Thursday, July 31, 2014

I did it anyway.

Tonight I was contemplating my life and decided to simplify a bit. Henley and I are living on the floor for now, as all of our things have been moved to cedar city. 

This means piles and piles of stuff everywhere. 

So I moved all the clean clothes to Jordan's room and sorted through things. 

In the process, I lost my workout spot.

I'd had a hard day, I was tired and sore from last night's workout, I wanted to get to bed, etc. I was thinking of every excuse in the book.

"One day off won't kill me."
It's such an easy, small workout it won't ever give me any results anyways. Why am I even trying?"
"I ate too much today. Working out for hours can't undo that..."

And then Henley rolled over in her sleep and I looked at this perfect little human that I made by myself, from scratch. 

She deserves everything good in the world. I have huge hopes for her.

And I'm the one who will ultimately teach her how to be her best self. So I can lie here and justify all the reasons why I don't want to work out and do any other number of things, or I can put on my big girl panties and do the hard things anyways.

So I worked out. It only makes two days in a row, but that's two more days than I usually have.
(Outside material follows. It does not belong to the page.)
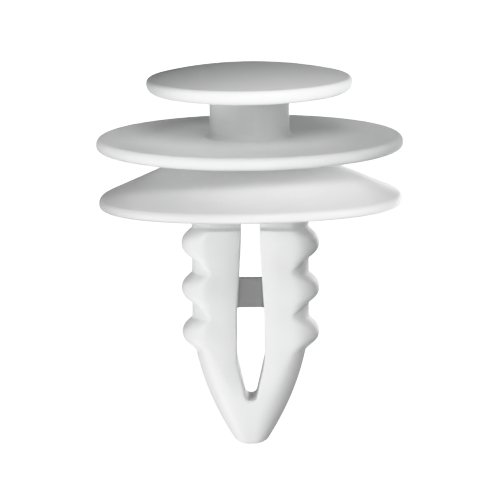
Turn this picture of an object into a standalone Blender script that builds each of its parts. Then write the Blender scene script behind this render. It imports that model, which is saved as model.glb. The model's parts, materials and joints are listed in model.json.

Small and simple things bring big changes. 

This body I have is amazing. 
These arms rock her and hold her when she's upset. 
These legs dance and walk with her.
This face makes her smile and laugh.
These boobs have fed her for eight months and will continue to do so for a few more months.
All the stretch marks mean she had a cozy place to grow, that my body transformed into something new and different, but still beautiful, and it was all to give her life.
This soft belly is her favorite place to cuddle into when we're playing in the morning. 
My scars mean I was clumsy, I fell, I made mistakes, but I always got back up and I healed.

Too many mommies I see completely give themselves up after they have babies. They stop doing their hair, they put the makeup away forever, and they don't invest in clothes to make them feel good, but instead to simply cover the body they loathe.

I refuse to be one of those mommies. I'm not judging them, but I won't be like them.

I am incredible. I am strong. I'm resilient. I'm brave. I do hard things every single day of my life. No one on earth can ever possibly dispute that I am a hard core, bad ass (sorry grandma) super mom.

So I will workout. I will do my small, 15-minute workout of squats, push-ups and some silly little ab thing.

I will go on walks. I will go on runs. I will bike and swim and I'll have crazy dance parties with my tiny sidekick.

I will splurge on makeup, clothes, and my hair because those things make me happy. They aren't the most important things in life, but they still matter.

I'll make healthy choices, but I won't ever say no to a piece of cake. There is absolutely a way to have it all.

And sixteen years from now, when my tiny goose is all grown-up, I hope she knows that I love myself, that I respect this body and treat it well not because I'm vain and need to be pretty to be happy, but because my body should be a reflection of the life and soul that it holds.

I'm incredible. There are definitely some rough spots that can use some work, but who's not a work in progress in some way? It's what makes life so beautiful.

So I will continue to workout. I'll continue to make hard choices. I will work every single day to reach my goals.

And when it gets too hard and I feel like giving up?

I'll keep going anyways.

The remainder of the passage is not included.